There were three or four other people on the elevator, and I was the last one on floor number ten. And she opened the door and I said,"Thank you" and she said "You're welcome." That was the total conversation that first contact. Course, in the next few days, I saw her. But I was so backward and bashful that I didn't say anything to her except...ten.
Marty (MS): [laughs]
PW: She said, "Yes, I know. (laughs) Thank goodness she broke the ice. She said, "Do you know where you can get some good chop suey?" How bout that for an opening line? (laughs) I said “Sure.” The cafe across the street is a Chinese cafe. They serve chop suey.
MS: I sense that she set that up. (laughs)

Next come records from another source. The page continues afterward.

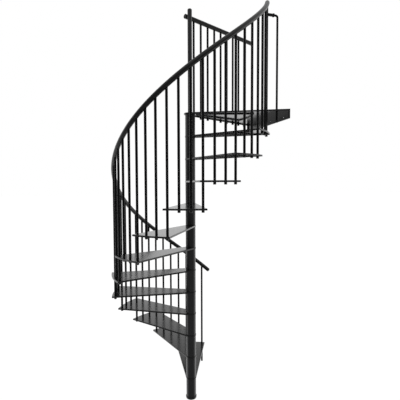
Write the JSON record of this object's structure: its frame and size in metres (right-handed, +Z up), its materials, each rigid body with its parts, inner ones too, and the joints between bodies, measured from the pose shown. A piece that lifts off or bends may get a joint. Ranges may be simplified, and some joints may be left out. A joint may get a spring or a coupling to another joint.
{
  "type": "spiral staircase",
  "caption": "Spiral staircase of folded steel treads and spacers on a centre tube, with round balusters, a helical handrail and a landing with its own guard rail.",
  "frame": {"origin": "centre of the foot's flat underside, on the pole's axis, at floor level", "axes": "+Z up along the pole, +X out through the middle of the landing to the upper floor, the flight climbs counter-clockwise seen from above"},
  "size_m": [1.6805, 1.5719, 3.948],
  "materials": {
    "dark_steel": "satin",
    "tread_steel": "satin",
    "black_plastic": "satin"
  },
  "bodies": {
    "root": {"floor_foot": "dark_steel", "centre_tube": "dark_steel", "pole_cap": "black_plastic", "pole_spacers": "dark_steel", "tread_01": "tread_steel", "tread_02": "tread_steel", "tread_03": "tread_steel", "tread_04": "tread_steel", "tread_05": "tread_steel", "tread_06": "tread_steel", "tread_07": "tread_steel", "tread_08": "tread_steel", "tread_09": "tread_steel", "tread_10": "tread_steel", "tread_11": "tread_steel", "tread_12": "tread_steel", "landing_plate": "tread_steel", "landing_fascia": "dark_steel", "landing_ribs": "dark_steel", "start_baluster": "dark_steel", "balusters_01": "dark_steel", "balusters_02": "dark_steel", "balusters_03": "dark_steel", "balusters_04": "dark_steel", "balusters_05": "dark_steel", "balusters_06": "dark_steel", "balusters_07": "dark_steel", "balusters_08": "dark_steel", "balusters_09": "dark_steel", "balusters_10": "dark_steel", "balusters_11": "dark_steel", "balusters_12": "dark_steel", "baluster_caps": "black_plastic", "handrail": "black_plastic", "handrail_ends": "black_plastic", "landing_rail": "black_plastic", "landing_balusters": "dark_steel", "landing_baluster_caps": "black_plastic", "end_post": "dark_steel", "end_post_rail": "black_plastic", "end_post_cap": "black_plastic"}
  },
  "joints": []
}
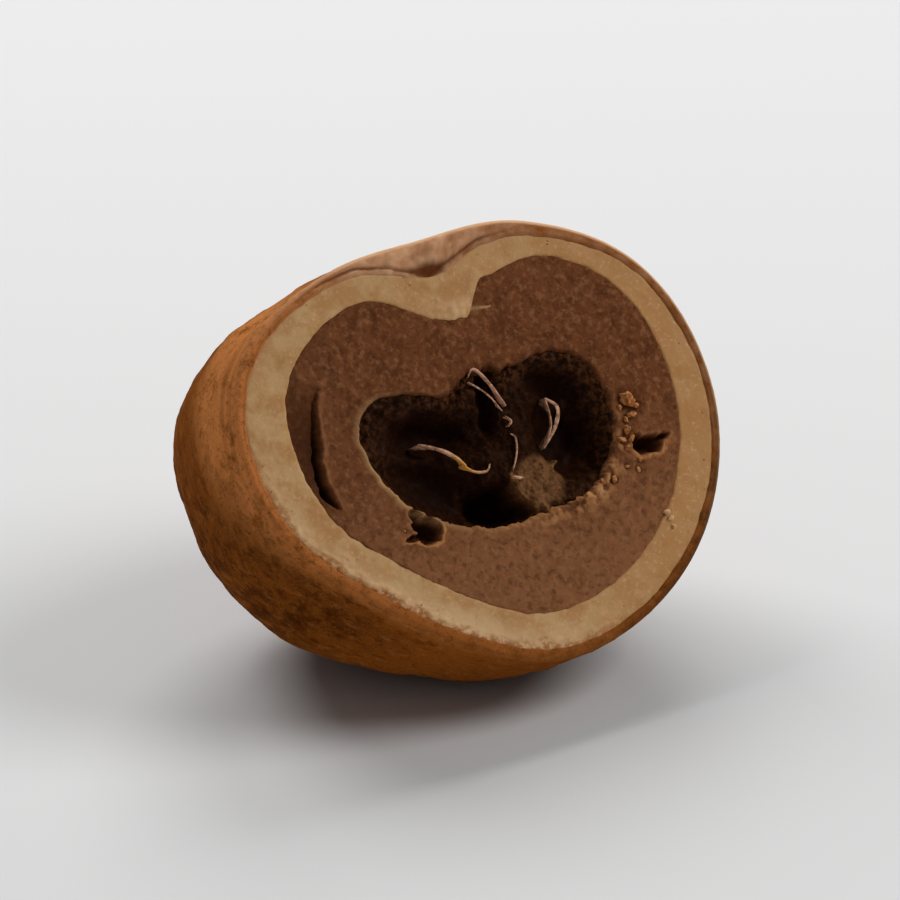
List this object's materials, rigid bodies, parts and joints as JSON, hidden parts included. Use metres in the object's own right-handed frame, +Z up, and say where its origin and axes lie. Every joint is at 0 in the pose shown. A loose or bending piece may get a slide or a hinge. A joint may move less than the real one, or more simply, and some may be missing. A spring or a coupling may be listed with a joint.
{
  "type": "chocolate covered coffee bean",
  "caption": "Cut chocolate covered coffee bean with a cocoa coat, a cream layer, milk chocolate and the broken roasted bean at its cut face.",
  "frame": {"origin": "on the surface it rests on, under the middle of its bounding box", "axes": "+Z up, +X to the right and -Y towards the viewer as in the picture; the cut face looks up, forward and right"},
  "size_m": [0.0152, 0.0116, 0.0117],
  "materials": {
    "cocoa_coat": "dusty cocoa powder",
    "cream_layer": "waxy, cut",
    "milk_filling": "fine grained, cut",
    "coffee_bean": "dark roasted, broken, slightly oily"
  },
  "bodies": {
    "root": {"cocoa_coat": "cocoa_coat", "cream_layer": "cream_layer", "milk_filling": "milk_filling", "coffee_bean": "coffee_bean"}
  },
  "joints": []
}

PW: I realized later she did. When I said I eat there every day she said, "Oh?" (laughs) I realized I had an opening, and we had chop suey and we got acquainted. I found out her name was Wilma. She found out my name was Paul. I found out that she was divorced and had a two year old girl. She found out I was about to be drafted. Well that wasn't good. Well you know what, I think it was two days later she brought that little girl downtown.
MS: This is Barbara.
PW: This was Barbara.
MS: She was my older sister.
PW: That's right. Barbara was two years old. She had a little red snowsuit, white fur hat, white fur muff that she was proud of. And when her mother introduced me to her, she held her arms out to me, and I was done for. Well, I did go away to war. Your mother waited for me three years. We got married right there in my mother's living room and uh, we had a sixty-three year honeymoon.
And, as you often say to me, when we part company, you say, "Life is good." And I have to think, yeah, life is good even though I've lost my sweetheart.
MS: Who was it that said, “The best thing a man can do for his children is to love their mother?”
PW: I did my best.
MS: You did.
PW: We were real lovers. And uh, everyday is a memorial for her.